• Task details
Reproduce exactly the lines from the one containing "rusty = ((0.16, 0.09, 0.05), 0.75, 0.35)" through the one containing "cad_parts[node].hide_render = cad_parts[node].hide_viewport", both included, and nothing else.

[Records with modeling code]

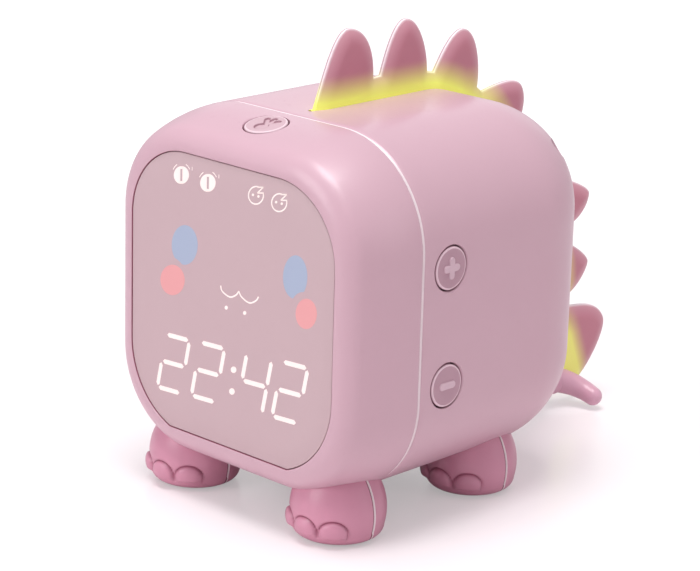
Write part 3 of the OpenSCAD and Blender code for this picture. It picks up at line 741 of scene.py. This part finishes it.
def fin_sides(k):
    """The two sides of one of the crest's fins."""
    along = (fin_valleys[k + 1] - fin_valleys[k]) / np.linalg.norm(fin_valleys[k + 1] - fin_valleys[k])
    start = fin_valleys[k] + along * valley_half
    end = fin_valleys[k + 1] - along * valley_half
    tip = fin_tips[k]
    out = tip - (start + end) / 2
    over = np.array([out[1], -out[0]]) / np.linalg.norm(out) * np.linalg.norm(end - start) * fin_blunt[k]
    rising = (start, start + (tip - start + out) * 0.25, tip - over * 0.22, tip)
    falling = (end, end + (tip - end) * 0.04 + out * 0.47, tip + over * 0.26, tip)
    return sides_of(rising, falling)


def crest_fins():
    return [fin_sides(k) for k in range(len(fin_tips))]


def tail_fin_sides():
    tip = np.array([107.5, 23.4])
    rising = (np.array(guide) for guide in (tail_fin_foot, (92, 29.4), (103.5, 31)))
    falling = (np.array(guide) for guide in ((96.5, 6.3), (103, 10.5), (109.3, 19.8)))
    return sides_of((*rising, tip), (*falling, tip))


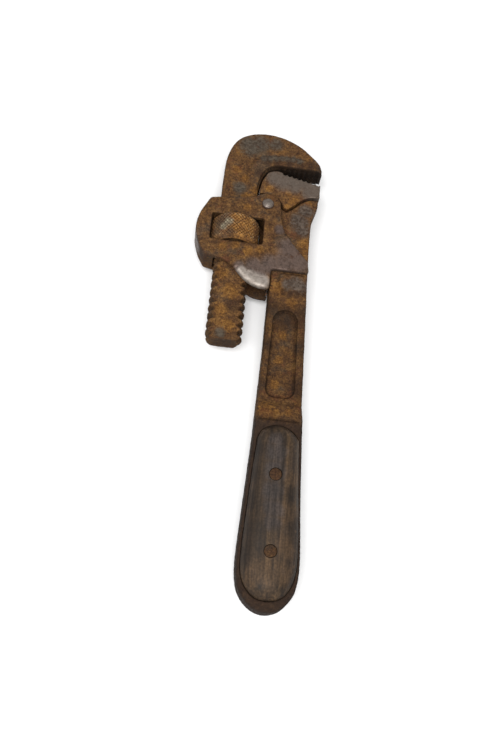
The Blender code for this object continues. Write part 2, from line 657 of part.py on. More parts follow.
def leaf(name, line, half_width):
    """A bent leaf spring: a line of points in the XY plane, thickened to both sides."""
    path = grown_line(line, SPRING_THICK / 2)
    return prism(name, parts, path, -half_width, half_width)


def grown_line(line, distance):
    """A closed strip round an open line."""
    left, right = [], []
    for i, spot in enumerate(line):
        before = Vector(line[max(0, i - 1)])
        after = Vector(line[min(len(line) - 1, i + 1)])
        along = (after - before).normalized()
        normal = Vector((-along.y, along.x)) * distance
        left.append(tuple(Vector(spot) + normal))
        right.append(tuple(Vector(spot) - normal))
    return left + right[::-1]


def make_frame_spring():
    """Leaf riveted to the bar's inner edge, bowed against the shank."""
    foot = BAR_LEFT_X - FIT_GAP - SPRING_THICK / 2 - 0.1
    bow = FIT_GAP + SPRING_THICK / 2 - SHANK_GAP
    low = PLATE_LOW_Y
    item = leaf("frame_spring", [
        (foot, low - 10.1), (foot, low - 4.3), (foot - 0.6, low - 2.5), (0.6, low - 0.7),
        (bow + 2.3, low + 0.7), (bow + 0.5, low + 2.5), (bow, low + 4.7), (bow + 0.6, low + 7.1),
        (bow + 2.5, low + 9.3), (bow + 4.3, low + 10.7),
    ], SPRING_HALF_WIDTH)
    combine(item, sideways(lathe("leaf_bore", cutters, [
        (0, 4), (1.5, 4), (1.5, 0), (0, 0),
    ], 16)), "DIFFERENCE")
    return item


def make_frame_spring_rivet():
    """Small rivet that holds the frame spring to the bar."""
    item = lathe("frame_spring_rivet", parts, [
        (0, 9.5), (1.2, 9.5), (1.2, 1.2), (2.3, 1.2), (2.3, 0.5), (1.6, 0.15), (0, 0),
    ], 16)
    return sideways(item)


def make_jaw_spring():
    """Leaf whose folded foot sits in the heel jaw's notch and whose blade bears on the hook."""
    blade = 1.95 - SHANK_GAP
    path = [
        (0.4, 9.1), (0.4, 13.2), (blade + 0.9, 13.2), (blade + 0.6, 15.0), (blade + 0.75, 16.4),
        (blade + 0.35, 16.5), (blade, 15.0), (blade + 0.2, 12.6), (blade + 0.3, 9.1),
    ]
    return prism("jaw_spring", parts, path, -SPRING_HALF_WIDTH, SPRING_HALF_WIDTH)


def finish(item, look):
    """Gives a piece a material of its own, from a (colour, roughness, metallic) look."""
    item.data.materials.clear()
    item.data.materials.append(material(item.name, *look))


# --------------------------------------------------------------------- assembly
clear_scene()
parts = new_collection("pipe_wrench")
cutters = new_collection("cutters")
root = bpy.data.objects.new("wrench_root", None)
parts.objects.link(root)
root.location = (-CENTRE_X * MM, -CENTRE_Y * MM, MID_Z * MM)

rusty = ((0.16, 0.09, 0.05), 0.75, 0.35)
worn = ((0.24, 0.21, 0.19), 0.5, 0.8)
spring_steel = ((0.12, 0.1, 0.09), 0.45, 0.8)
wood = ((0.09, 0.065, 0.05), 0.6, 0.0)

finish(make_handle(), rusty)
finish(make_heel_jaw(), worn)
finish(make_heel_pin(), worn)
finish(make_hook_jaw(), rusty)
finish(make_nut(), rusty)
finish(make_frame(), rusty)
finish(make_frame_pin(), worn)
finish(make_frame_spring(), spring_steel)
finish(make_frame_spring_rivet(), spring_steel)
finish(make_jaw_spring(), spring_steel)
finish(make_scale("front"), wood)
finish(make_scale("back"), wood)
finish(make_rivet("upper"), rusty)
finish(make_rivet("lower"), rusty)
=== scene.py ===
"""Old pipe wrench with a riveted wooden grip, lying on its back on a pale floor."""

import math

import bpy
from mathutils import Matrix, Vector


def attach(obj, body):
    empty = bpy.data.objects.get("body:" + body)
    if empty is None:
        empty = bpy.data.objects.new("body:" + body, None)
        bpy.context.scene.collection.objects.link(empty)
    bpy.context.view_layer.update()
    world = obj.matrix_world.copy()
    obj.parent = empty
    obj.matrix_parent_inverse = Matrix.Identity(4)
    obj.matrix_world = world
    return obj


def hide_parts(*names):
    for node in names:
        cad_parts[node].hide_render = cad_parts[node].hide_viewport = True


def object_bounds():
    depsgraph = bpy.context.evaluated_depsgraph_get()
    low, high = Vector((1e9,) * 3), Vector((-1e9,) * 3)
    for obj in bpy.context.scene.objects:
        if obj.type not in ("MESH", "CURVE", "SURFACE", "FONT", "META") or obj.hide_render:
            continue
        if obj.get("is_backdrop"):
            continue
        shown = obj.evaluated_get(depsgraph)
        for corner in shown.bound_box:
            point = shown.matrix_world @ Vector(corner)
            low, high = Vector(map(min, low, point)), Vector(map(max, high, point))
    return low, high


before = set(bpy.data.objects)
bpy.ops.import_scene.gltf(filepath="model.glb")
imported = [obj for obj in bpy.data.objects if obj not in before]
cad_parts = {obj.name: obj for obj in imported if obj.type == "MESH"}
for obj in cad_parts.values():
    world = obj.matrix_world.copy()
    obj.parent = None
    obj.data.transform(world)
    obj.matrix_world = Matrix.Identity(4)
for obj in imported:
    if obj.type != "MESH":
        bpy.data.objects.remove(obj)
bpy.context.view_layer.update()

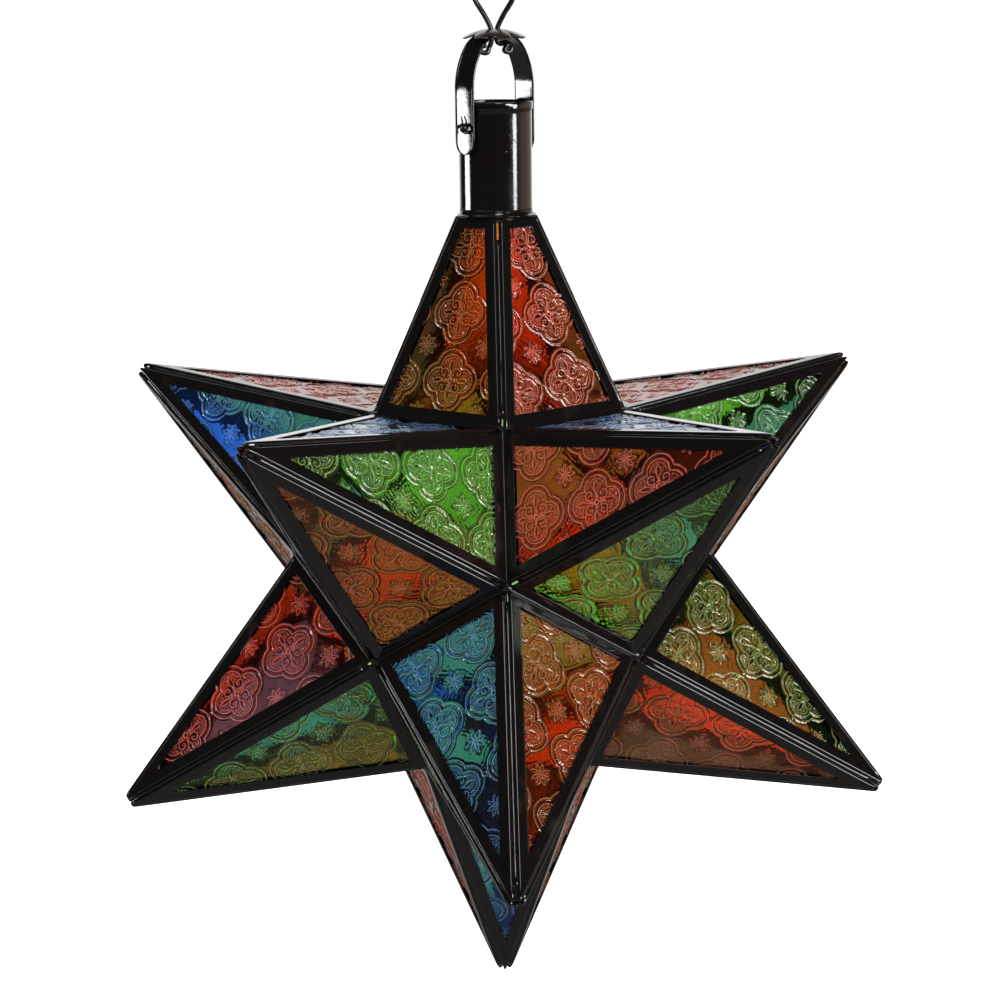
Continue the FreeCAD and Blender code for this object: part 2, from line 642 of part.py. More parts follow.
def leaf(label, side, spans):
    """side +1 = door leaf, -1 = body leaf; spans = knuckle stretches along the valley."""
    parts = []
    d = Vector(math.sin(face_half) * side, math.cos(face_half), 0)     # up the face
    n = Vector(-math.cos(face_half) * side, math.sin(face_half), 0)    # away from the face
    for j, (s0, s1) in enumerate(spans):
        base = V.multVec(Vector(0, off, s0))
        ax = V.Rotation.multVec(Vector(0, 0, 1))
        tube = cyl("%s_k%d" % (label, j), "Dims.knuckle", "%s" % (s1 - s0), along_dir(base, ax))
        parts.append(tube)
        # leaf plate of this stretch: lies on the channel flange
        gap = off * math.sin(face_half) - kn
        foot = off * math.cos(face_half)
        o = d * foot + n * 0.03
        x_l, y_l = d, n
        P = V.multiply(frame_matrix(Vector(o.x, o.y, s0), x_l, y_l, x_l.cross(y_l)))
        bx = doc.addObject("Part::Box", "%s_p%d" % (label, j))
        bx.Length = 4.0
        bx.Width = gap - 0.03 + 0.35
        bx.Height = s1 - s0
        flip = x_l.cross(y_l).z < 0
        if flip:
            P = V.multiply(frame_matrix(Vector(o.x, o.y, s1), x_l, y_l, x_l.cross(y_l)))
        bx.Placement = Placement(Vector(P.Base.x, P.Base.y, P.Base.z + LIFT), P.Rotation)
        parts.append(bx)
    solid = fuse(label + "_blank", parts)
    lo = min(s[0] for s in spans) - 1
    hi = max(s[1] for s in spans) + 1
    bore = cyl(label + "_bore", "Dims.knuckle_hole", "%s" % (hi - lo),
               along_dir(V.multVec(Vector(0, off, lo)), V.Rotation.multVec(Vector(0, 0, 1))))
    cut = doc.addObject("Part::Cut", label)
    cut.Base = solid
    cut.Tool = bore
    cut.Label = label
    nodes.append(cut)


leaf("hinge_leaf_door", 1, [(-6.0, 6.0)])
leaf("hinge_leaf_body", -1, [(-14.0, -6.4), (6.4, 14.0)])
pin_rod = cyl("hinge_pin_rod", "Dims.hinge_wire", "30.4",
              along_dir(V.multVec(Vector(0, off, -15.2)), V.Rotation.multVec(Vector(0, 0, 1))))
cap0 = cyl("hinge_pin_cap0", "Dims.hinge_wire*1.7", "0.7",
           along_dir(V.multVec(Vector(0, off, -15.2)), V.Rotation.multVec(Vector(0, 0, 1))))
cap1 = cyl("hinge_pin_cap1", "Dims.hinge_wire*1.7", "0.7",
           along_dir(V.multVec(Vector(0, off, 14.5)), V.Rotation.multVec(Vector(0, 0, 1))))
nodes.append(fuse("hinge_pin", [pin_rod, cap0, cap1]))

stops = []
for j, other in enumerate(("upper_left", "lower_back_left")):
    W, wl = valley("upper_back", other)
    bx = doc.addObject("Part::Box", "stop_tab%d" % j)
    bx.Length, bx.Width, bx.Height = 9.0, 0.6, 9.0
    P = W.multiply(Placement(Vector(-4.0, -3.45, -4.5), Rotation()))
    bx.Placement = Placement(Vector(P.Base.x, P.Base.y, P.Base.z + LIFT), P.Rotation)
    stops.append(bx)
comp = doc.addObject("Part::Compound", "door_stops")
comp.Links = stops
comp.Label = "door_stops"
nodes.append(comp)

# -------------------------------------------------------------- check, write
doc.recompute()
bad = []
for o in doc.Objects:
    if "Invalid" in o.State or "Error" in o.State:
        bad.append((o.Label, o.State))
for o in nodes:
    s = o.Shape
    if s.isNull() or not s.isValid() or len(s.Solids) == 0:
        bad.append((o.Label, "shape"))
if bad:
    raise RuntimeError("unsound: %s" % bad[:12])
os.makedirs("parts", exist_ok=True)
for o in nodes:
    o.Shape.exportStep("parts/%s.step" % o.Label)
    print(o.Label, len(o.Shape.Solids), round(o.Shape.Volume, 1))
ax = V.Rotation.multVec(Vector(0, 0, 1))
hp = V.multVec(Vector(0, off, 0))
print("HINGE", round(hp.x, 4), round(hp.y, 4), round(hp.z + LIFT, 4), round(ax.x, 6), round(ax.y, 6), round(ax.z, 6),
      "face_half", round(math.degrees(face_half), 3), "valley", round(vlen, 3))
print("fold", math.degrees(fold), "slant", slant, "half_base", half_base, "nodes", len(nodes))
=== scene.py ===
import itertools
import math

import bpy
import numpy as np
from mathutils import Matrix, Vector


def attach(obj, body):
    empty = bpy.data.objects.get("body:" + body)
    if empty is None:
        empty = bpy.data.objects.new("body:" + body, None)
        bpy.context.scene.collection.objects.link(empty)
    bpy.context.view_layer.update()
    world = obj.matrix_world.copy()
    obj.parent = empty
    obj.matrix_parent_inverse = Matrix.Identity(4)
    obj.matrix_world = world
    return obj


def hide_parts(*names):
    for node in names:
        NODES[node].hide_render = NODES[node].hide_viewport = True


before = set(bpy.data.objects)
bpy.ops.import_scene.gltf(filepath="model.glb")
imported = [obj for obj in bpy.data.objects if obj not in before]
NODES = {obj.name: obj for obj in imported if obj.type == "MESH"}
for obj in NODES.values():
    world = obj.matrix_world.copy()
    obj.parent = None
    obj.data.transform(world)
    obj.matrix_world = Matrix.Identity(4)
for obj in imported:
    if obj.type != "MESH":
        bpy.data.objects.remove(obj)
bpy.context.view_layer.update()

scene = bpy.context.scene
LIFT = -276.75          # star centre in the row frame, mm
rng = np.random.default_rng(12)

# ------------------------------------------------------------ star geometry
STAR_TIP, CORE = 204.5, 98.2
LAT = math.atan(0.5)
AZ = {"upper_front_right": (306, 1), "upper_right": (18, 1), "upper_back": (90, 1),
      "upper_left": (162, 1), "upper_front_left": (234, 1),
      "lower_front": (270, -1), "lower_right": (342, -1), "lower_back_right": (54, -1),
      "lower_back_left": (126, -1), "lower_left": (198, -1)}
TIPS = {"top": np.array([0.0, 0, 1]), "bottom": np.array([0.0, 0, -1])}
for _k, (_a, _s) in AZ.items():
    TIPS[_k] = np.array([math.cos(LAT) * math.cos(math.radians(_a)),
                         math.cos(LAT) * math.sin(math.radians(_a)),
                         math.sin(LAT) * _s])


def near(a, b):
    return a != b and TIPS[a] @ TIPS[b] > 0.4


def unit(v):
    return np.asarray(v, float) / np.linalg.norm(v)


VERTS = []
for _a, _b, _c in itertools.combinations(TIPS, 3):
    if near(_a, _b) and near(_b, _c) and near(_a, _c):
        VERTS.append(((_a, _b, _c), unit(TIPS[_a] + TIPS[_b] + TIPS[_c]) * CORE))
_v = [v for k, v in VERTS if "top" in k][0]
BASE_Z, BASE_R = _v[2], math.hypot(_v[0], _v[1])
HALF = BASE_R * math.sin(math.radians(36))
BASE_IN = BASE_R * math.cos(math.radians(36))
HEIGHT = STAR_TIP - BASE_Z
SLANT = math.hypot(HEIGHT, BASE_IN)
SIDE = math.atan2(HALF, SLANT)
N_RAD, N_AX = HEIGHT / SLANT, BASE_IN / SLANT
FOLD = math.acos(N_RAD ** 2 * math.cos(math.radians(72)) + N_AX ** 2)
DEPTH, FLANGE, SHEET = 2.8, 5.0, 0.4
RIDGE = round(DEPTH * math.tan(FOLD / 2) + 0.03, 5)
NECK_CUT = (162.9 - BASE_Z) / N_RAD
ALL_TIPS = list(TIPS)


def point_frame(name):
    z = TIPS[name]
    v0 = [v for k, v in VERTS if name in k][0]
    x = unit(v0 - z * (v0 @ z))
    return np.array([x, np.cross(z, x), z]).T       # columns: axes


def pane_frame(name, k):
    """Origin and axes (columns x along the base, y to the apex, z out) of a pane."""
    m = math.radians(36 + 72 * k)
    r = np.array([math.cos(m), math.sin(m), 0.0])
    y = np.array([-r[0] * N_AX, -r[1] * N_AX, N_RAD])
    z = np.array([r[0] * N_RAD, r[1] * N_RAD, N_AX])
    x = np.cross(y, z)
    P = point_frame(name)
    return P @ np.array([r[0] * BASE_IN, r[1] * BASE_IN, BASE_Z]), P @ np.array([x, y, z]).T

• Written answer
rusty = ((0.16, 0.09, 0.05), 0.75, 0.35)
worn = ((0.24, 0.21, 0.19), 0.5, 0.8)
spring_steel = ((0.12, 0.1, 0.09), 0.45, 0.8)
wood = ((0.09, 0.065, 0.05), 0.6, 0.0)

finish(make_handle(), rusty)
finish(make_heel_jaw(), worn)
finish(make_heel_pin(), worn)
finish(make_hook_jaw(), rusty)
finish(make_nut(), rusty)
finish(make_frame(), rusty)
finish(make_frame_pin(), worn)
finish(make_frame_spring(), spring_steel)
finish(make_frame_spring_rivet(), spring_steel)
finish(make_jaw_spring(), spring_steel)
finish(make_scale("front"), wood)
finish(make_scale("back"), wood)
finish(make_rivet("upper"), rusty)
finish(make_rivet("lower"), rusty)
=== scene.py ===
"""Old pipe wrench with a riveted wooden grip, lying on its back on a pale floor."""

import math

import bpy
from mathutils import Matrix, Vector


def attach(obj, body):
    empty = bpy.data.objects.get("body:" + body)
    if empty is None:
        empty = bpy.data.objects.new("body:" + body, None)
        bpy.context.scene.collection.objects.link(empty)
    bpy.context.view_layer.update()
    world = obj.matrix_world.copy()
    obj.parent = empty
    obj.matrix_parent_inverse = Matrix.Identity(4)
    obj.matrix_world = world
    return obj


def hide_parts(*names):
    for node in names:
        cad_parts[node].hide_render = cad_parts[node].hide_viewport = True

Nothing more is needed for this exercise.